2. Sind ein vom Zahler eigenhändig unterschriebener Zahlschein bzw das auf einem unterschriebenen Zahlschein beruhende Verfahren zur Erteilung von Überweisungsaufträgen sowie das zur Erteilung von Überweisungsaufträgen im Online‑Banking (Telebanking) vereinbarte Verfahren als 'Zahlungsinstrumente' im Sinn von Art 4 Z 23 und des Art 52 Abs 3 der RL 2007/64/EG anzusehen?

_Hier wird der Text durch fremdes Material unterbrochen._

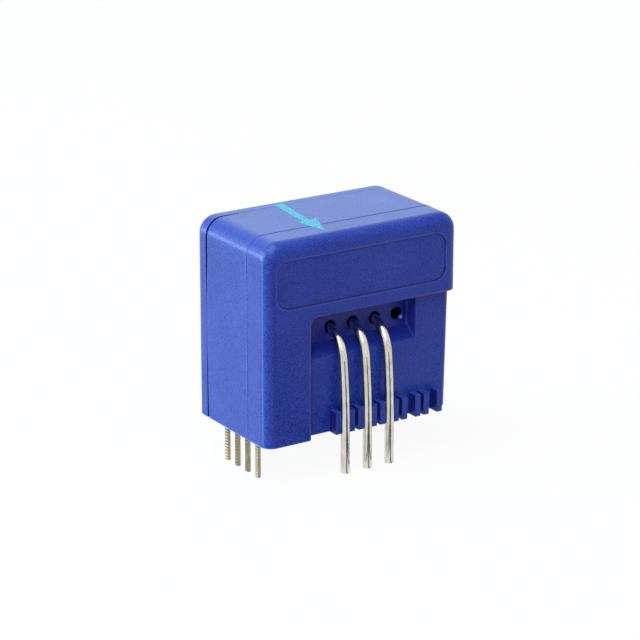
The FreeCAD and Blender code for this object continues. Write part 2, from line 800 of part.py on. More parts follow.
def build_board():
    """The circuit board, upright behind the column, open for the coil and sensor leads."""
    body = new_body("circuit_board")
    sketch = new_sketch(body, "outline", "YZ_Plane", "board_left")
    draw_box(sketch, "board_front", "board_base", "(body_depth - board_front)", "board_top")
    pad(body, sketch, "plate", "board_thickness")
    sketch = new_sketch(body, "terminal_holes", "YZ_Plane", "board_left")
    for up in ("+", "-"):
        draw_terminals(sketch, up, "+-", "terminal_fit")
    pocket(body, sketch, "terminal_slots", "board_thickness", reverse=True)
    sketch = new_sketch(body, "lead_slot_outline", "YZ_Plane", "board_left")
    slot_along = "((lead_span + lead_width) / 2 + lead_fit)"
    slot_across = "(lead_thickness / 2 + lead_fit)"
    draw_box(sketch, f"(mid_depth - {slot_along})", f"(hall_height - {slot_across})",
             f"(mid_depth + {slot_along})", f"(hall_height + {slot_across})")
    pocket(body, sketch, "lead_slot", "board_thickness", reverse=True)
    return body


def build_core_half(label, upper):
    """An L of stacked laminations: one long limb through its coil and one upright limb."""
    body = new_body(label)
    sketch = new_sketch(body, "lamination", "XZ_Plane", "-(mid_depth - core_depth / 2)")
    inner, outer = "window_half_height", "(window_half_height + limb_width)"
    if upper:
        corners = [
            ("core_left", f"(bore_height + {inner})"),
            ("window_right", f"(bore_height + {inner})"),
            ("window_right", f"(bore_height - {inner})"),
            ("core_right", f"(bore_height - {inner})"),
            ("core_right", f"(bore_height + {outer})"),
            ("core_left", f"(bore_height + {outer})"),
        ]
    else:
        corners = [
            ("core_left", f"(bore_height - {outer})"),
            ("core_right", f"(bore_height - {outer})"),
            ("core_right", f"(bore_height - {inner})"),
            ("window_left", f"(bore_height - {inner})"),
            ("window_left", f"(bore_height + {inner} - hall_gap)"),
            ("core_left", f"(bore_height + {inner} - hall_gap)"),
        ]
    draw_outline(sketch, corners)
    pad(body, sketch, "stack", "core_depth", reverse=True)
    return body


def coil_height(up):
    """The height of a coil's middle, above the bores or below them."""
    return f"(bore_height {up} limb_offset)"


def terminal_height(up):
    """The height of a coil's two terminals, on the side of its limb towards the bores."""
    return f"(bore_height {up} (limb_offset - terminal_drop / 2))"


def draw_ring(sketch, middle, half_depth, half_height, radius=None):
    """A box round a limb, this far each way from the limb's middle."""
    return draw_box(sketch, f"(mid_depth - {half_depth})", f"({middle} - {half_height})",
                    f"(mid_depth + {half_depth})", f"({middle} + {half_height})", radius)


def draw_terminals(sketch, up, sides, clearance="0"):
    """The square sections of a coil's terminals, or of their holes with a clearance."""
    half = f"(terminal_width / 2 + {clearance})"
    height = terminal_height(up)
    for across in sides:
        depth = f"(mid_depth {across} terminal_reach)"
        draw_box(sketch, f"({depth} - {half})", f"({height} - {half})",
                 f"({depth} + {half})", f"({height} + {half})")
    return sketch


def build_bobbin(label, up):
    """A spool on a long limb, with a flange at each end and two terminals in the left one."""
    body = new_body(label)
    start = "(window_left + bobbin_fit)"
    length = "(window_right - window_left - 2 * bobbin_fit)"
    middle = coil_height(up)

    def ring(name, offset, half_depth, half_height):
        sketch = new_sketch(body, name, "YZ_Plane", offset)
        draw_ring(sketch, middle, half_depth, half_height)
        return draw_ring(sketch, middle, "(core_depth / 2 + bobbin_fit)",
                         "(limb_width / 2 + bobbin_fit)")

    rim_depth, rim_height = "(coil_half_depth + flange_lip)", "(coil_half_height + flange_lip)"
    pad(body, ring("tube_section", start, "tube_half_depth", "tube_half_height"), "tube", length)
    pad(body, ring("left_rim", start, rim_depth, rim_height), "left_flange", "flange_thickness")
    pad(body, ring("right_rim", f"({start} + {length} - flange_thickness)", rim_depth,
                   rim_height), "right_flange", "flange_thickness")
    sketch = draw_terminals(new_sketch(body, "terminal_seats", "YZ_Plane", start), up, "+-")
    pocket(body, sketch, "terminal_seat", "flange_thickness", reverse=True)
    return body


def build_winding(label, up):
    """The compensation winding, as the block that the wound wire fills between the flanges."""
    body = new_body(label)
    sketch = new_sketch(body, "section", "YZ_Plane",
                        "(window_left + bobbin_fit + flange_thickness)")
    draw_ring(sketch, coil_height(up), "coil_half_depth", "coil_half_height", "winding_build")
    draw_ring(sketch, coil_height(up), "tube_half_depth", "tube_half_height")
    pad(body, sketch, "turns",
        "window_right - window_left - 2 * (bobbin_fit + flange_thickness)")
    return body


def build_terminal(label, up, across):
    """A square post from its bobbin's flange through the circuit board."""
    body = new_body(label)
    sketch = new_sketch(body, "section", "YZ_Plane", "terminal_start")
    draw_terminals(sketch, up, across)
    pad(body, sketch, "post", "window_left + bobbin_fit + flange_thickness - terminal_start")
    return body


def build_hall_element():
    """The magnetic sensor in the core's gap, with flat leads to the circuit board."""
    body = new_body("hall_element")
    base, top = "(hall_height - hall_thickness / 2)", "(hall_height + hall_thickness / 2)"
    sketch = new_sketch(body, "package", "YZ_Plane", "(window_left - hall_length)")
    draw_box(sketch, "(mid_depth - hall_width / 2)", base, "(mid_depth + hall_width / 2)", top)
    block = pad(body, sketch, "package_block", "hall_length")
    upper = edges_where(block, lambda spot: near(spot.z, top))
    soften(body, block, "package_bevel", upper, "lead_thickness", "Chamfer")
    sketch = new_sketch(body, "lead_section", "YZ_Plane", "terminal_start")
    first = "(mid_depth - lead_span / 2)"
    draw_box(sketch, f"({first} - lead_width / 2)", "(hall_height - lead_thickness / 2)",
             f"({first} + lead_width / 2)", "(hall_height + lead_thickness / 2)")
    lead = pad(body, sketch, "lead", "window_left - hall_length / 2 - terminal_start")
    row_of(body, [lead], sketch, "H_Axis", "leads", "lead_pitch", "lead_count")
    return body


def build_signal_chip():
    """The signal chip on the board's inner face, upright, with leads along both long sides."""
    body = new_body("signal_chip")
    base = "(board_right + chip_standoff)"
    sketch = new_sketch(body, "package", "YZ_Plane", base)
    draw_box(sketch, "(chip_depth - chip_width / 2)", "(bore_height - chip_length / 2)",
             "(chip_depth + chip_width / 2)", "(bore_height + chip_length / 2)")
    block = pad(body, sketch, "package_block", "chip_thickness")
    rim = edges_where(block, lambda spot: near(spot.x, f"{base} + chip_thickness"))
    soften(body, block, "package_bevel", rim, "chip_lead_thickness", "Chamfer")

    # Each lead leaves the package half way up, turns down and rests its toe on the board.
    shoulder = f"({base} + chip_thickness / 2)"
    shoulder_top = f"({shoulder} + chip_lead_thickness)"
    toe_top = "(board_right + chip_lead_thickness)"
    first = "(bore_height - chip_lead_pitch * (chip_lead_count - 1) / 2 - chip_lead_width / 2)"
    for name, out, back in (("back", "+", "-"), ("front", "-", "+")):
        edge = f"(chip_depth {out} chip_width / 2)"
        root = f"({edge} {back} chip_lead_reach)"
        knee = f"({edge} {out} chip_lead_reach / 2)"
        shin = f"({knee} {back} chip_lead_thickness)"
        toe = f"({edge} {out} chip_lead_reach)"
        sketch = new_sketch(body, f"{name}_lead_section", "XY_Plane", first)
        draw_outline(sketch, [
            (shoulder, root),
            (shoulder, shin),
            ("board_right", shin),
            ("board_right", toe),
            (toe_top, toe),
            (toe_top, knee),
            (shoulder_top, knee),
            (shoulder_top, root),
        ])
        lead = pad(body, sketch, f"{name}_lead", "chip_lead_width")
        upright = new_sketch(body, f"{name}_row_axis", "YZ_Plane")
        row_of(body, [lead], upright, "V_Axis", f"{name}_leads", "chip_lead_pitch",
               "chip_lead_count")
    return body


def build_chip_part(label, kind, depth, height):
    """A surface-mounted resistor or capacitor with metal caps on its two ends."""
    body = new_body(label)
    length, width, thickness = f"{kind}_length", f"{kind}_width", f"{kind}_thickness"
    near_end, far_end = f"({depth} - {length} / 2)", f"({depth} + {length} / 2)"
    low, high = f"({height} - {width} / 2)", f"({height} + {width} / 2)"
    sketch = new_sketch(body, "ceramic", "YZ_Plane", "(board_right + end_cap_proud)")
    draw_box(sketch, near_end, low, far_end, high)
    pad(body, sketch, "ceramic_block", thickness)
    sketch = new_sketch(body, "caps", "YZ_Plane", "board_right")
    for start, stop in ((f"({near_end} - end_cap_proud)", f"({near_end} + {length} / 5)"),
                        (f"({far_end} - {length} / 5)", f"({far_end} + end_cap_proud)")):
        draw_box(sketch, start, f"({low} - end_cap_proud)", stop, f"({high} + end_cap_proud)")
    pad(body, sketch, "end_caps", f"{thickness} + 2 * end_cap_proud")
    return body


pieces = [build_case(), build_cover()]
pieces += [build_conductor(index) for index in range(int(sizes["conductor_count"]))]
pieces += [build_pin(index) for index in range(int(sizes["pin_count"]))]
pieces += [
    build_board(),
    build_core_half("core_half_upper", True),
    build_core_half("core_half_lower", False),
    build_hall_element(),
    build_signal_chip(),
]
for name, up in (("upper", "+"), ("lower", "-")):
    pieces.append(build_bobbin(f"coil_bobbin_{name}", up))
    pieces.append(build_winding(f"compensation_winding_{name}", up))
    pieces.append(build_terminal(f"coil_terminal_{name}_front", up, "-"))
    pieces.append(build_terminal(f"coil_terminal_{name}_back", up, "+"))
for index, step in enumerate((-1, 0, 1)):
    pieces.append(build_chip_part(f"filter_capacitor_{index + 1}", "capacitor",
                                  "capacitor_depth", f"(bore_height + {step} * capacitor_pitch)"))
for index, up in enumerate(("+", "-")):
    pieces.append(build_chip_part(f"gain_resistor_{index + 1}", "gain", "chip_depth",
                                  f"(bore_height {up} gain_offset)"))
pieces.append(build_chip_part("measuring_resistor", "measuring", "mid_depth",
                              "(board_base + measuring_rise)"))

document.recompute()
os.makedirs("parts", exist_ok=True)
for piece in pieces:
    for item in piece.Group:
        if {"Invalid", "Error"} & set(item.State):
            raise RuntimeError(f"{item.Label} failed: {item.State}")
    if piece.Shape.isNull() or not piece.Shape.isValid():
        raise RuntimeError(f"{piece.Label} has no valid shape")
for piece in pieces:
    piece.Shape.exportStep(f"parts/{piece.Label}.step")
    solids, volume = len(piece.Shape.Solids), piece.Shape.Volume
    print(f"{piece.Label}: {solids} solid, {volume:.2f} cubic millimetres")
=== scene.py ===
import math

import bmesh
import bpy
from mathutils import Matrix, Vector


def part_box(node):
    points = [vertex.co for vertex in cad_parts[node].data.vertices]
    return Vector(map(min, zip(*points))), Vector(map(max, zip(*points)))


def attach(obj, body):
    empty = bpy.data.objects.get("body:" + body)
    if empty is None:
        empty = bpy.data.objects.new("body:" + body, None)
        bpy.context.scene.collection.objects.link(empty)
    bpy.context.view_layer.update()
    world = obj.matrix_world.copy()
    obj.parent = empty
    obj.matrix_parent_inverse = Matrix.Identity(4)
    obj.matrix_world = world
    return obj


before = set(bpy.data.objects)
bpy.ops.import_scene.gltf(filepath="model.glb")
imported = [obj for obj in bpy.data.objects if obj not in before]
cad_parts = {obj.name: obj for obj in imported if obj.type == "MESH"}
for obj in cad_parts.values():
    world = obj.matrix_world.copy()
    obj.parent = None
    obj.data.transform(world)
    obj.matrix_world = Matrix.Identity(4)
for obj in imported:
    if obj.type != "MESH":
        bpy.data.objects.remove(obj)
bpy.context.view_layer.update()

mm = 0.001
print("frame loaded:", len(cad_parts), "solids")


# Shader helpers

class Wire:
    # One shader socket. An operator adds the Math node that works it out.
    def __init__(self, maker, socket):
        self.maker = maker
        self.socket = socket

    def maths(self, operation, *others):
        values = dict(enumerate((self,) + others))
        return self.maker.node("ShaderNodeMath", {"operation": operation}, values)

    def __add__(self, other):
        return self.maths("ADD", other)

    def __sub__(self, other):
        return self.maths("SUBTRACT", other)

    def __rsub__(self, other):
        return self.maker.node("ShaderNodeMath", {"operation": "SUBTRACT"}, {0: other, 1: self})

    def __mul__(self, other):
        return self.maths("MULTIPLY", other)

    def __truediv__(self, other):
        return self.maths("DIVIDE", other)

    def __abs__(self):
        return self.maths("ABSOLUTE")

    def __gt__(self, other):
        return self.maths("GREATER_THAN", other)

    def __lt__(self, other):
        return self.maths("LESS_THAN", other)

    __radd__ = __add__
    __rmul__ = __mul__


class NodeMaker:
    # Adds nodes to one tree: a kind of node, its settings, and what its sockets are given.
    def __init__(self, tree):
        self.tree = tree

    def node(self, kind, settings=None, inputs=None, output=0):
        made = self.tree.nodes.new(kind)
        for name, value in (settings or {}).items():
            if name == "stops":
                self.setStops(made.color_ramp, value)
            else:
                setattr(made, name, value)
        for name, value in (inputs or {}).items():
            self.feed(made.inputs[name], value)
        return Wire(self, made.outputs[output])

    def setStops(self, ramp, stops):
        while len(ramp.elements) < len(stops):
            ramp.elements.new(1.0)
        for element, (place, colour) in zip(ramp.elements, stops):
            element.position = place
            element.color = (*colour, 1.0)

    def feed(self, socket, value):
        if isinstance(value, Wire):
            self.tree.links.new(value.socket, socket)
        elif isinstance(value, tuple) and len(value) == 3 and socket.type == "RGBA":
            socket.default_value = (*value, 1.0)
        else:
            socket.default_value = value

    # One where the camera, a reflection or clear material looks, and nothing for other rays.
    def seenShare(self):
        camera, glossy, clear = [self.node("ShaderNodeLightPath", output=name) for name in
                                 ("Is Camera Ray", "Is Glossy Ray", "Is Transmission Ray")]
        return camera.maths("MAXIMUM", glossy).maths("MAXIMUM", clear)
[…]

3. Ist Art 52 Abs 3 der RL 2007/64/EG dahin auszulegen, dass er der Anwendung nationaler Rechtsvorschriften entgegensteht, die ein generelles und insbesondere nicht zwischen verschiedenen Zahlungsinstrumenten differenzierendes Verbot der Erhebung von Entgelten durch den Zahlungsempfänger vorsehen?“

Die Vorlagefragen sind auch im vorliegenden Rechtsfall, in dem ein Versicherer Zahlungsempfänger ist, entscheidend. Die Vorabentscheidung des EuGH ist über den Anlassfall hinaus zu beachten. Ein späteres Verfahren (wie das vorliegende), das die gleichen Rechtsfragen betrifft, ist nach ständiger Rechtsprechung aus prozessökonomischen Gründen zu unterbrechen (9 Ob 59/11h, 1 Ob 124/11h, RIS‑Justiz RS0127240, RS0110583).